**WORK TO DO**: Output only the lines running from the line bearing "addCover('back', backY, -1));" through the line bearing "in imported if", character for character.

== == ==

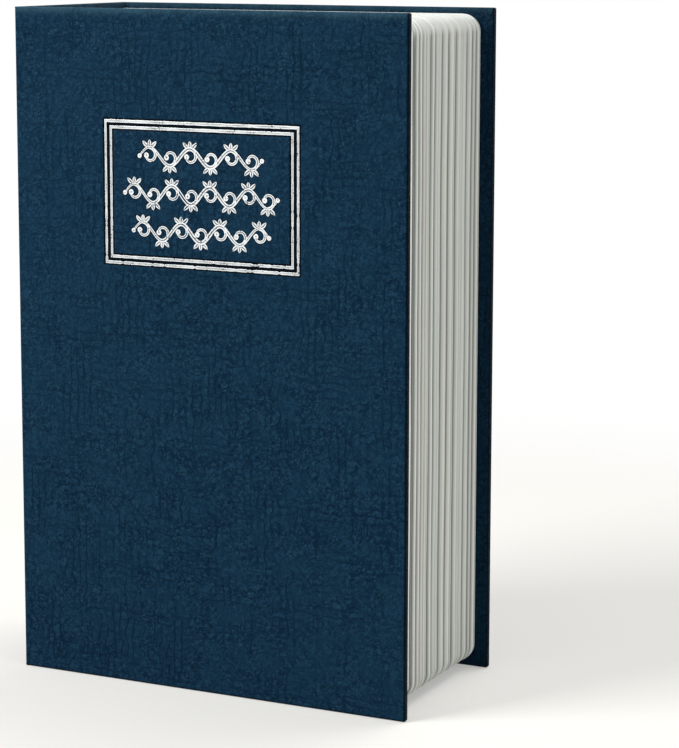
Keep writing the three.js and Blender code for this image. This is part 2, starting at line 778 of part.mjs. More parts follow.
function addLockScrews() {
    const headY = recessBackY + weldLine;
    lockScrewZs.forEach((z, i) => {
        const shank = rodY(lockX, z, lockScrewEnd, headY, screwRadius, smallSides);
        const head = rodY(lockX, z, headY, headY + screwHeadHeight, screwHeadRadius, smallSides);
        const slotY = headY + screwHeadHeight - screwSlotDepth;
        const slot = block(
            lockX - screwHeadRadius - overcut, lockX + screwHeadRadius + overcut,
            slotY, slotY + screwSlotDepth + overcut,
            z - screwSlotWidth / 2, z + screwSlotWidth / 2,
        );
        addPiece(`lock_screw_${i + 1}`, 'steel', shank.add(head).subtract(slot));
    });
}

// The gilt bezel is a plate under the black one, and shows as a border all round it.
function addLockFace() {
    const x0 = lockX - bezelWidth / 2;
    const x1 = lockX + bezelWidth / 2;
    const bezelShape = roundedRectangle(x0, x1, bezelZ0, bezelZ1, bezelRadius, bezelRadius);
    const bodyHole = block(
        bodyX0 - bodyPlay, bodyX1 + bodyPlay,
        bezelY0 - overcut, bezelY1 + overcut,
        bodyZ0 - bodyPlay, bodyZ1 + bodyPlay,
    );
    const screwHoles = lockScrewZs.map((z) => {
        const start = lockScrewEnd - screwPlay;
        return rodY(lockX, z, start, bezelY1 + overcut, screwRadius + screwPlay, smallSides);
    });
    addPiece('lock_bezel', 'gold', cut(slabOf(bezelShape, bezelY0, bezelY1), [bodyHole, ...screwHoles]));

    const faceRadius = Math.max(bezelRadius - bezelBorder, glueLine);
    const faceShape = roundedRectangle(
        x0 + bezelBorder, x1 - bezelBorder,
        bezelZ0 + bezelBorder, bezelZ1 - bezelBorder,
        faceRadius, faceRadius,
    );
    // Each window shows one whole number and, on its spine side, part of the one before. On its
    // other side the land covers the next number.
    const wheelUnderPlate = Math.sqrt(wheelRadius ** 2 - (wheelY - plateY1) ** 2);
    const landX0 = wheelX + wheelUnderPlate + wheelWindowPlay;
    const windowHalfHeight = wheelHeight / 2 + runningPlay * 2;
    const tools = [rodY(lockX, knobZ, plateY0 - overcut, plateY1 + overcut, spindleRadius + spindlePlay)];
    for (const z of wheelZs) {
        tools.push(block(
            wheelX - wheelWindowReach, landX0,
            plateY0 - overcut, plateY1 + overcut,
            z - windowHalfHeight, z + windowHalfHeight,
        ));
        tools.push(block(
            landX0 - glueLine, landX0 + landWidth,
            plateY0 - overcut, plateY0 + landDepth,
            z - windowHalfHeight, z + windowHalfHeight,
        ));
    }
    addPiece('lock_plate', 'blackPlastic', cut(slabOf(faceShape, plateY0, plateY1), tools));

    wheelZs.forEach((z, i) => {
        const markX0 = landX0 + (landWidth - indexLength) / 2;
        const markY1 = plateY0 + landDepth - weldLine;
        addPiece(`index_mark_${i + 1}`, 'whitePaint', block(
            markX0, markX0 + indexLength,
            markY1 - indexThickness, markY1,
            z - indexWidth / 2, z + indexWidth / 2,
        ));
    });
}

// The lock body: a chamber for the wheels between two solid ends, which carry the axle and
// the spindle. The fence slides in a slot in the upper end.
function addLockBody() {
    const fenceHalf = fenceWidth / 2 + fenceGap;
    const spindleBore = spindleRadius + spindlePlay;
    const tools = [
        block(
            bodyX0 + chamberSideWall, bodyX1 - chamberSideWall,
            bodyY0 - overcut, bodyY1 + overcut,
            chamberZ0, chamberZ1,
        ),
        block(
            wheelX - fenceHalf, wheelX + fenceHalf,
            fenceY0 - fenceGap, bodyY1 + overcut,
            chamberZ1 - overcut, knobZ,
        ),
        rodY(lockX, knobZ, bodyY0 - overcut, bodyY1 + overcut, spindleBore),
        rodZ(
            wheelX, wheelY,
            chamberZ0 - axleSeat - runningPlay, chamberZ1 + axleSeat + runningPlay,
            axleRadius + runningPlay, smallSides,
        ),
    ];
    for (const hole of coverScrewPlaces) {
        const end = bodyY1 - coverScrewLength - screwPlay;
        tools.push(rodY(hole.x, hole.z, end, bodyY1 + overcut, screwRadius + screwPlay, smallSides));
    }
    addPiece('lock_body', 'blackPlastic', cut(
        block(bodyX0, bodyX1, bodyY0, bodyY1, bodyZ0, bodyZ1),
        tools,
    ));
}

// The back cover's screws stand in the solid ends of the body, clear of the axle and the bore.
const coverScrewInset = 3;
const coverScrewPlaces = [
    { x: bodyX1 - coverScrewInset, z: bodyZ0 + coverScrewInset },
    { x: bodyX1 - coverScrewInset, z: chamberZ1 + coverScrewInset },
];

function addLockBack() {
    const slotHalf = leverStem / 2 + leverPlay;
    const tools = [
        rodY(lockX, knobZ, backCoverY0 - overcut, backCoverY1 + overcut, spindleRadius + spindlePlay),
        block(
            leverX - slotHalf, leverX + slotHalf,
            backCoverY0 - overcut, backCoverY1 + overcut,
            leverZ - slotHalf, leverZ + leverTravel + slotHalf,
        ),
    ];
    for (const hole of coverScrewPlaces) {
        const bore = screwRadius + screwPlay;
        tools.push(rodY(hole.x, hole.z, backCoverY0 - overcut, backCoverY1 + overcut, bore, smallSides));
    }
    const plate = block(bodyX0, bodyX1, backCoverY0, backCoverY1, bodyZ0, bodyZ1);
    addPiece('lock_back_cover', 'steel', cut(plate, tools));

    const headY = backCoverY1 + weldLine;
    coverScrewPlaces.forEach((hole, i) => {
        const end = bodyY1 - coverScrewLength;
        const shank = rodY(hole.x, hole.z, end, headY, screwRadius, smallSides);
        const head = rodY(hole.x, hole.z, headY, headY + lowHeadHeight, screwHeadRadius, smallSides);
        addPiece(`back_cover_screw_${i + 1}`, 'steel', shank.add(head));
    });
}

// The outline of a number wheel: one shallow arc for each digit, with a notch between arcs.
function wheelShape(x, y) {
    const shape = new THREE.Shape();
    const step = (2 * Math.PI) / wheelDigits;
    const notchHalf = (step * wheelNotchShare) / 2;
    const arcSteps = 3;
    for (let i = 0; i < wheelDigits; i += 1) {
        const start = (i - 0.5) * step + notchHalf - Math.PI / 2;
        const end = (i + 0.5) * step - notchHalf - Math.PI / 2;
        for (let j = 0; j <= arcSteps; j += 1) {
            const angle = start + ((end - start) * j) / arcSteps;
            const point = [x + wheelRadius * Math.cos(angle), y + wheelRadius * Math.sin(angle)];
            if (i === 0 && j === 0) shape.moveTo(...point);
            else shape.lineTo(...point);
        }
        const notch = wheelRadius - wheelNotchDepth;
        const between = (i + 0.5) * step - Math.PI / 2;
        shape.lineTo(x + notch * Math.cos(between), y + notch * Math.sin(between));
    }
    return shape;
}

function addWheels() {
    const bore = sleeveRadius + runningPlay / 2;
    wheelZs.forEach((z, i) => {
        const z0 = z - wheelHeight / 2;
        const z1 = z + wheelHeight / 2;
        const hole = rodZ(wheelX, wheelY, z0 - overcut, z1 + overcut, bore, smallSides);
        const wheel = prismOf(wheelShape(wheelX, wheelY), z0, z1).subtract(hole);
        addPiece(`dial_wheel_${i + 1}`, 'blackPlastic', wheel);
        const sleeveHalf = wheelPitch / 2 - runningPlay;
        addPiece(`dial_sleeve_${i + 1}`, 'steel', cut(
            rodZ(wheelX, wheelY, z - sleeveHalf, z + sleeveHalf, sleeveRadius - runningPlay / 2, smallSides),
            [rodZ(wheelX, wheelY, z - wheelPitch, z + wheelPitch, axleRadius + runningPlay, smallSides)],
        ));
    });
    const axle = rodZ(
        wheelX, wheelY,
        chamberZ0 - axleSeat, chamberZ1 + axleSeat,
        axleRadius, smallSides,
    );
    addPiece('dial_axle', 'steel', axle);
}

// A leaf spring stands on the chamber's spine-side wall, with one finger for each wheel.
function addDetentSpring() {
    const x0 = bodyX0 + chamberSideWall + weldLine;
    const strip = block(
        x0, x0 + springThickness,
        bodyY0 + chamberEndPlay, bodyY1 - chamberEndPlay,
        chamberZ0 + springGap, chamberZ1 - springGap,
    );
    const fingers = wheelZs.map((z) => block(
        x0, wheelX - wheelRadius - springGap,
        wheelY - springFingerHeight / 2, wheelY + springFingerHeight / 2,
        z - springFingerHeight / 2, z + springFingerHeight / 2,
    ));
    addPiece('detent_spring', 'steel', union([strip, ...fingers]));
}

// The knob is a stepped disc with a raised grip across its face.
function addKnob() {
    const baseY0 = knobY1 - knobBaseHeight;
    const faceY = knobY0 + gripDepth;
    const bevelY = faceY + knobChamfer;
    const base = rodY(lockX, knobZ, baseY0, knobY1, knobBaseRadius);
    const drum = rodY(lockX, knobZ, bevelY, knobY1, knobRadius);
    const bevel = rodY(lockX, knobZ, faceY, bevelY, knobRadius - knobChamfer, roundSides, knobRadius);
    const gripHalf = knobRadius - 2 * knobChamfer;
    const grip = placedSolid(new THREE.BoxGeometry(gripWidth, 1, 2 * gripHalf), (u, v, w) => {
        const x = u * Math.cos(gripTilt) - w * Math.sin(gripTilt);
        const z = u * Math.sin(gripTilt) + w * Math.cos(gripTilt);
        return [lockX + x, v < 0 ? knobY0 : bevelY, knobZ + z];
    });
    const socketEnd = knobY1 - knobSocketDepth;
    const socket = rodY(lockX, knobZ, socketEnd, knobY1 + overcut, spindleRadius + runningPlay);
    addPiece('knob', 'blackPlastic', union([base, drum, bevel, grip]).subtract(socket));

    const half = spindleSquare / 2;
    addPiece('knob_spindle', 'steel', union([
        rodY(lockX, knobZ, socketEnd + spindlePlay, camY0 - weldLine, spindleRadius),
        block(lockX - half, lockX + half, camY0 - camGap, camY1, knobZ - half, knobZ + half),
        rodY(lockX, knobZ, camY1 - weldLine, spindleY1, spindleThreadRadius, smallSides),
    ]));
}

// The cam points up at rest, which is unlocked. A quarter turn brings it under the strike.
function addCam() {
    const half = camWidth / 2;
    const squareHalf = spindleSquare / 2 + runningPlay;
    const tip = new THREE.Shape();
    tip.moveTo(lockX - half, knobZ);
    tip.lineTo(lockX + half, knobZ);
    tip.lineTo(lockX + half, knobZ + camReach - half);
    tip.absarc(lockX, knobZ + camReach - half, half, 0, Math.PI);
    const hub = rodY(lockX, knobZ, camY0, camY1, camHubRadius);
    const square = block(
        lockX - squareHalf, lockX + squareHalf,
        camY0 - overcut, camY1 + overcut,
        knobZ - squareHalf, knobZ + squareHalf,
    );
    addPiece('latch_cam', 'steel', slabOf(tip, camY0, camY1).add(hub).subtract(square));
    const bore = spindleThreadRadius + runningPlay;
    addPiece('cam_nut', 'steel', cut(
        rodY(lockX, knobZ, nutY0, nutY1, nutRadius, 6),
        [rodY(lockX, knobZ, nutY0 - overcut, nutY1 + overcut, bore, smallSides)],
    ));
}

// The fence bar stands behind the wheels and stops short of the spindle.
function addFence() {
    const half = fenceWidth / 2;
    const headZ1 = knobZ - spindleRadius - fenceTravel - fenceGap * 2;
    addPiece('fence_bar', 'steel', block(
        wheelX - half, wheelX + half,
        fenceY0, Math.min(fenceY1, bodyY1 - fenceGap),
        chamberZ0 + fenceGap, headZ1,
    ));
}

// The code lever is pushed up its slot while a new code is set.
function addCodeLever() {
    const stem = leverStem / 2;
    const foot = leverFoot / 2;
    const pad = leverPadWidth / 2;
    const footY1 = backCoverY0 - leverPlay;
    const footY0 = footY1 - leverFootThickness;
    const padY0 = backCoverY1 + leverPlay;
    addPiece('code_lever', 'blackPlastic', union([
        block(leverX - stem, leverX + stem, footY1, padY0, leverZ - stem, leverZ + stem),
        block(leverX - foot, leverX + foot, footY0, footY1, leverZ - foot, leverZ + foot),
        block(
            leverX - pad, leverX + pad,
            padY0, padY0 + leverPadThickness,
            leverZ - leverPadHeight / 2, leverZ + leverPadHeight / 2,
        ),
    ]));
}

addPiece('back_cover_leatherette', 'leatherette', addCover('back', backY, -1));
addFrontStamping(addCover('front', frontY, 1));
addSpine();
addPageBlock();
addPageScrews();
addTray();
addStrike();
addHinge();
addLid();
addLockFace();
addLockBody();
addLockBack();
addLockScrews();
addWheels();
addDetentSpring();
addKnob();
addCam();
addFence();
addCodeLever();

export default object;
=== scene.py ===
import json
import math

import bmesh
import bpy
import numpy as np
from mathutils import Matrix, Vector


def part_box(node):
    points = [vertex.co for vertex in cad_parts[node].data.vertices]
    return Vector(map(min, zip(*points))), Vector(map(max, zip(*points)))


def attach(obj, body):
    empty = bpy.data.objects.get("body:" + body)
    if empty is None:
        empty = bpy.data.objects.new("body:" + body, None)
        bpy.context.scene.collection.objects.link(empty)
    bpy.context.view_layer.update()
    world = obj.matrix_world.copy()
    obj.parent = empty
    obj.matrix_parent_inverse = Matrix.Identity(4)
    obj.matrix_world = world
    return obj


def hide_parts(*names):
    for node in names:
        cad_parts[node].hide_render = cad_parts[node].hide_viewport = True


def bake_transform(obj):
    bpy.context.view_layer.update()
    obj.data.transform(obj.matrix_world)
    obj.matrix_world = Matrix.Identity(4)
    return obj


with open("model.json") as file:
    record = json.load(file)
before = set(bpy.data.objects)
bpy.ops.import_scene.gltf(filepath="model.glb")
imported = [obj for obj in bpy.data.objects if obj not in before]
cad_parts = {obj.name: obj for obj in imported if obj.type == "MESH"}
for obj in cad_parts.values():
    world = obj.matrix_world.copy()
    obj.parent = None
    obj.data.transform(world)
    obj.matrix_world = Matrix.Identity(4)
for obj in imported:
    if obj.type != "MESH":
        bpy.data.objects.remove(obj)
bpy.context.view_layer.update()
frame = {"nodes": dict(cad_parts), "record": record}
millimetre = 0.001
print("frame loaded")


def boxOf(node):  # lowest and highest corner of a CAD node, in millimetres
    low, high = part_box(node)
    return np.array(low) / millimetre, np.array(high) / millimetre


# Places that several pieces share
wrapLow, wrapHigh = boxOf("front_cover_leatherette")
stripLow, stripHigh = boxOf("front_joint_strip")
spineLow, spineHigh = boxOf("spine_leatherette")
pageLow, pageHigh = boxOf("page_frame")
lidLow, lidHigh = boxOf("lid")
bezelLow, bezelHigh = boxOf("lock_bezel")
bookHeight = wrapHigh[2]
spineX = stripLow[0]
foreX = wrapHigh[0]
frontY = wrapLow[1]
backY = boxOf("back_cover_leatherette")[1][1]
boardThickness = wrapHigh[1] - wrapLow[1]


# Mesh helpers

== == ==

**TASK RESPONSE**:
addPiece('back_cover_leatherette', 'leatherette', addCover('back', backY, -1));
addFrontStamping(addCover('front', frontY, 1));
addSpine();
addPageBlock();
addPageScrews();
addTray();
addStrike();
addHinge();
addLid();
addLockFace();
addLockBody();
addLockBack();
addLockScrews();
addWheels();
addDetentSpring();
addKnob();
addCam();
addFence();
addCodeLever();

export default object;
=== scene.py ===
import json
import math

import bmesh
import bpy
import numpy as np
from mathutils import Matrix, Vector


def part_box(node):
    points = [vertex.co for vertex in cad_parts[node].data.vertices]
    return Vector(map(min, zip(*points))), Vector(map(max, zip(*points)))


def attach(obj, body):
    empty = bpy.data.objects.get("body:" + body)
    if empty is None:
        empty = bpy.data.objects.new("body:" + body, None)
        bpy.context.scene.collection.objects.link(empty)
    bpy.context.view_layer.update()
    world = obj.matrix_world.copy()
    obj.parent = empty
    obj.matrix_parent_inverse = Matrix.Identity(4)
    obj.matrix_world = world
    return obj


def hide_parts(*names):
    for node in names:
        cad_parts[node].hide_render = cad_parts[node].hide_viewport = True


def bake_transform(obj):
    bpy.context.view_layer.update()
    obj.data.transform(obj.matrix_world)
    obj.matrix_world = Matrix.Identity(4)
    return obj


with open("model.json") as file:
    record = json.load(file)
before = set(bpy.data.objects)
bpy.ops.import_scene.gltf(filepath="model.glb")
imported = [obj for obj in bpy.data.objects if obj not in before]
cad_parts = {obj.name: obj for obj in imported if obj.type == "MESH"}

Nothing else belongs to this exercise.